SeamlessExpressiveLM: Speech Language Model for Expressive Speech-to-Speech Translation with Chain-of-Thought
Hongyu Gong, Bandhav Veluri
TL;DR
SeamlessExpressiveLM tackles expressive speech-to-speech translation with a single decoder-only LM that unifies semantic and multi-stream acoustic generation via chain-of-thought prompting. By operating on HuBERT semantic units and EnCodec acoustic tokens, and by using randomly cropped acoustic prompts to inject style without style-aligned data, it learns end-to-end S2ST without cascaded networks. The model achieves higher vocal style similarity and competitive semantic accuracy while improving parameter efficiency, outperforming cascaded LMs on style transfer and maintaining strong semantics on Spanish/Hungarian to English tasks. This end-to-end approach reduces computational overhead and mitigates error propagation typical of cascaded systems, enhancing practical expressivity in cross-lingual speech translation.
Abstract
Expressive speech-to-speech translation (S2ST) is a key research topic in seamless communication, which focuses on the preservation of semantics and speaker vocal style in translated speech. Early works synthesized speaker style aligned speech in order to directly learn the mapping from speech to target speech spectrogram.

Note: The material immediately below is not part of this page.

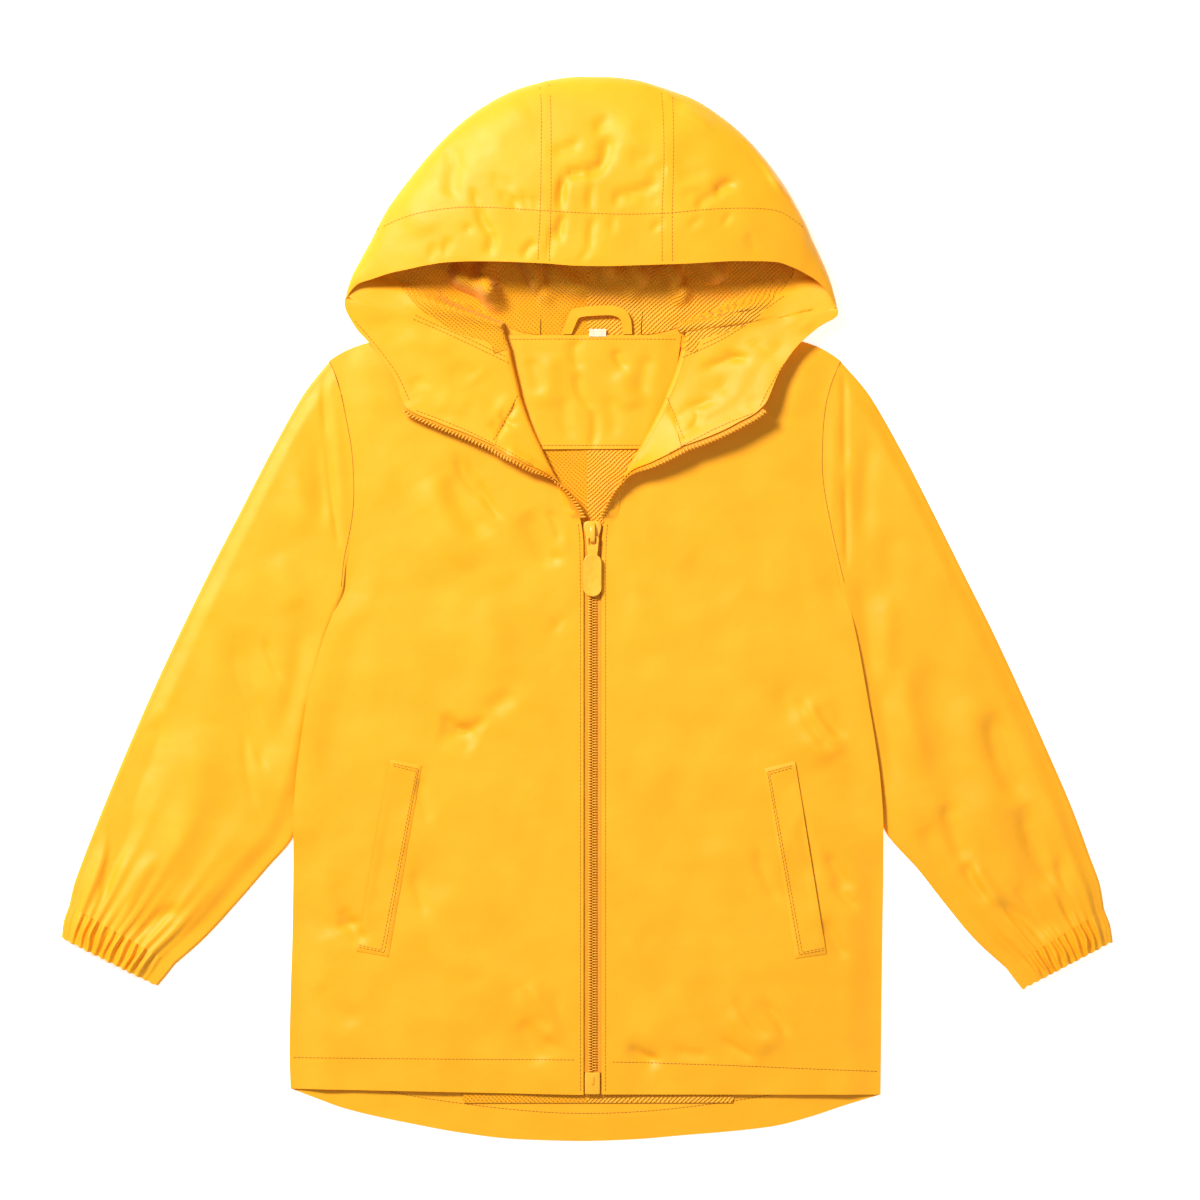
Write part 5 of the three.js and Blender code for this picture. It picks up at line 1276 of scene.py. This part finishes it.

Without reliance on style aligned data, recent studies leverage the advances of language modeling (LM) and build cascaded LMs on semantic and acoustic tokens. This work proposes SeamlessExpressiveLM, a single speech language model for expressive S2ST. We decompose the complex source-to-target speech mapping into intermediate generation steps with chain-of-thought prompting. The model is first guided to translate target semantic content and then transfer the speaker style to multi-stream acoustic units. Evaluated on Spanish-to-English and Hungarian-to-English translations, SeamlessExpressiveLM outperforms cascaded LMs in both semantic quality and style transfer, meanwhile achieving better parameter efficiency.